Sigh. Why can't they just trust that I'd never intentionally poison them?

"All right you two, scoot. It doesn't smell that bad. It's chicken stir fry. I may have burned the chicken a tad, but it's mostly edible. Don't worry about it. The smell is from when I spilled some of the sauce onto the stove and it sorta smoked a lot and stunk up the house, but it's not gonna affect how anything tastes."

I hope.

"I'm not really hungry, Mom," Fric mentions as she casually saunters to the fridge and roots for an apple.

"Then drop that apple. You're eating supper. And you're gonna like it." I warned. I had enough of these turkeys and their complaining this week. First the fight with the stew on Monday, which was actually edible (a small miracle around these parts) and now this. Where was the warmth and love a mother deserves for lovingly feeding her family?

"Why can't we have pizza?" Frac whined.

"Because I've already made stir fry."

"But it's burnt. And it smells." He countered.

"It's not burnt. It's artfully blackened and it doesn't smell. The stove smells." I shot back.

"You know, this is child abuse. I'm going to tell the adoption people about this." He threatened as his sister nodded her head in agreement and had his back.

"Bwhahahaha. Too late my friends. You had your chance. You blew it by telling them how much you love your dad and me. And being a bad cook is not the same as abusing a child. Nice try though." To be honest, the stir fry did look a little sad. Sadly black and now a tad wilted.

"Shoot," Fric replied under her breath. "Well, it may not be child abuse but it's not fair that we have to eat this. I could do better," she whined.

Touche. But then a one armed monkey with a glass eye and a flatulence problem could do better than me so that's not really setting the bar all that high.

"Why can't you just go get a real job like other moms and bring home takeout?"

"I do have a real job!!!" I reply rather indignantly. "Being a stay at home parent is one of the hardest, most unappreciated and undervalued jobs a person can hold. You two ought to count your blessings; when I was your age I only wished my mother would stay at home and not work."

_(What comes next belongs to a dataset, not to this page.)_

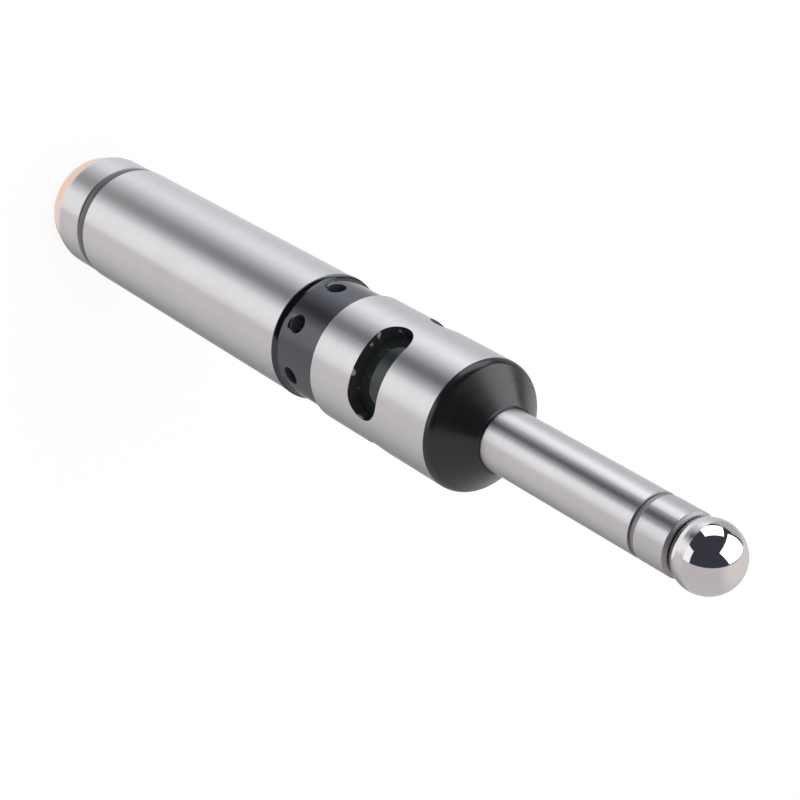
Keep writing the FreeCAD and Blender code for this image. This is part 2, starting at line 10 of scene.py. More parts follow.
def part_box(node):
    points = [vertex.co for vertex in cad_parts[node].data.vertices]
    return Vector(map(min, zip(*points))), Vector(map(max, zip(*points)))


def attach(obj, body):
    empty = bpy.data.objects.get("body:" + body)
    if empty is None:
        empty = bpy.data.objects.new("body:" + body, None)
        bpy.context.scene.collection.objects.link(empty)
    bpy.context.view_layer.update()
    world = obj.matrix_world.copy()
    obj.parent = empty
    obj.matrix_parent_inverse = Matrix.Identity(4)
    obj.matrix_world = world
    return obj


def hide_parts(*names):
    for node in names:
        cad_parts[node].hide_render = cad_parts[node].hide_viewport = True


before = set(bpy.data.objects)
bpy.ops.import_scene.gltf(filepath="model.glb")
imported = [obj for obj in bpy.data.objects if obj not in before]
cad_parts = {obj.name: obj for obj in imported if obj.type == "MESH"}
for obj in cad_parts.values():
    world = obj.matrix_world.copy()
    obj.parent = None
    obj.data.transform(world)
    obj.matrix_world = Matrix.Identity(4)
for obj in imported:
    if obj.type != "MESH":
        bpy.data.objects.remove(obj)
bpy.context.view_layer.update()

MM = 0.001
AXIS = Vector((0, 0, 1))
SIDES = 192
CUT_SIDES = 256
SMALL_SIDES = 48
MILL_SIDES = 64
ARC_STEPS = 48
CORNER_SEGMENTS = 4
SLOT_SEGMENTS = 6
SMOOTH_ANGLE = math.radians(35)


def span(node):
    """Bottom, top and radius of a turned CAD node, in millimetres."""
    low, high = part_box(node)
    return low.z / MM, high.z / MM, (high.x - low.x) / 2 / MM


cap_bottom, disc_top, disc_radius = span("cap_end_disc")
_, spigot_top, cap_radius = span("battery_cap")
cap_top, shank_bottom, seal_radius = span("cap_seal")
_, shank_top, shank_radius = span("shank")
ring_tail, ring_nose, flange_radius = span("sound_ring")
sleeve_bottom, sleeve_top, _ = span("body_sleeve")
_, nose_tip, sleeve_radius = span("nose_cone")
tube_bottom, tube_top, _ = span("window_tube")
stylus_tail, stylus_end, stylus_radius = span("stylus_tube")
seat_tail, seat_face, _ = span("ball_seat")
_, ball_top, ball_radius = span("ball")


# Mesh helpers.

def section_mesh(corners):
    """Half section of a turned piece in the XZ plane: corners are (radius, height, rounding) in mm."""
    mesh = bmesh.new()
    points = [mesh.verts.new((radius * MM, 0, height * MM)) for radius, height, _ in corners]
    mesh.faces.new(points)
    for point, (_, _, rounding) in zip(points, corners):
        if rounding:
            bmesh.ops.bevel(mesh, geom=[point], offset=rounding * MM, offset_type="OFFSET",
                            segments=CORNER_SEGMENTS, profile=0.5, affect="VERTICES", material=-1)
    return mesh


def spin_section(mesh, sides):
    """Sweep the half section once round Z and close it."""
    bmesh.ops.delete(mesh, geom=mesh.faces[:], context="FACES_ONLY")
    on_axis = [edge for edge in mesh.edges if all(abs(vert.co.x) < 1e-9 for vert in edge.verts)]
    bmesh.ops.delete(mesh, geom=on_axis, context="EDGES")
    bmesh.ops.spin(mesh, geom=mesh.verts[:] + mesh.edges[:], cent=(0, 0, 0), axis=AXIS,
                   angle=math.tau, steps=sides, use_merge=True)
    bmesh.ops.remove_doubles(mesh, verts=mesh.verts[:], dist=1e-7)
    bmesh.ops.recalc_face_normals(mesh, faces=mesh.faces[:])
    return mesh


def turned(corners, sides=SIDES):
    """Turn a piece on the lathe from its half section."""
    return spin_section(section_mesh(corners), sides)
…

"That's because Gramma is a good cook!" Fric retorted.

Damn. They had me there.

Peering down at the sizzling pan, I sighed. It did smell gross. And I did just force them to eat turnips and parsnips the other night. I could feel my parental resolve slipping.

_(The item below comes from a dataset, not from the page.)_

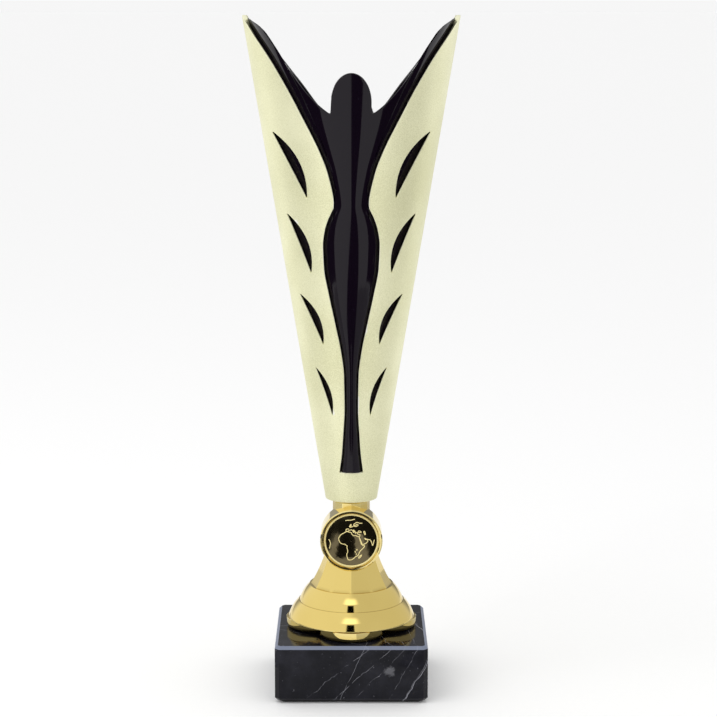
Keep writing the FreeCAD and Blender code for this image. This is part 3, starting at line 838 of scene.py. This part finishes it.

"Tell you what, if it tastes bad, we won't eat it," I said as I reached for a fork to taste test the mess.

Their eyes followed the fork to my mouth as if their lives depended on it. You could feel the tension in the air.

Slowly, I tasted the questionable stirfry. The taste of charred chicken and some other bizarre flavours made their way to my senses and caused my eyes to start to water. I forced myself to smile and nod at the kids as I swallowed the swill.

Shuddering, I acquiesce. "All right, you win. It's gross." They could have at least hid their knowing smiles and cheered behind my back. Buggers.

As I flipped through the phone book to see what type of take out I could find in backwoods Alberta, my daughter kissed my forehead and said "It's okay Mom. You don't have to be good at everything. You're still a good mom."

Aw, my little precious. How I love you too.

"Ya," Frac agreed. "There is more to being a mom than just feeding us. You're really good at other things too."

"Oh ya? Like what?" I asked. I was kinda curious now.

"Well, you're really good at doing laundry. That's important," Fric earnestly replied.

Great. I'll go down as the world's greatest launderer. Just the epitaph I was hoping for.

"You scream the loudest when you find a bug or a mouse. I've never heard anyone scream louder," Frac proudly added. "And you taught us not to be scared to pick up the dead things you find. I'm not scared of touching dead birds!"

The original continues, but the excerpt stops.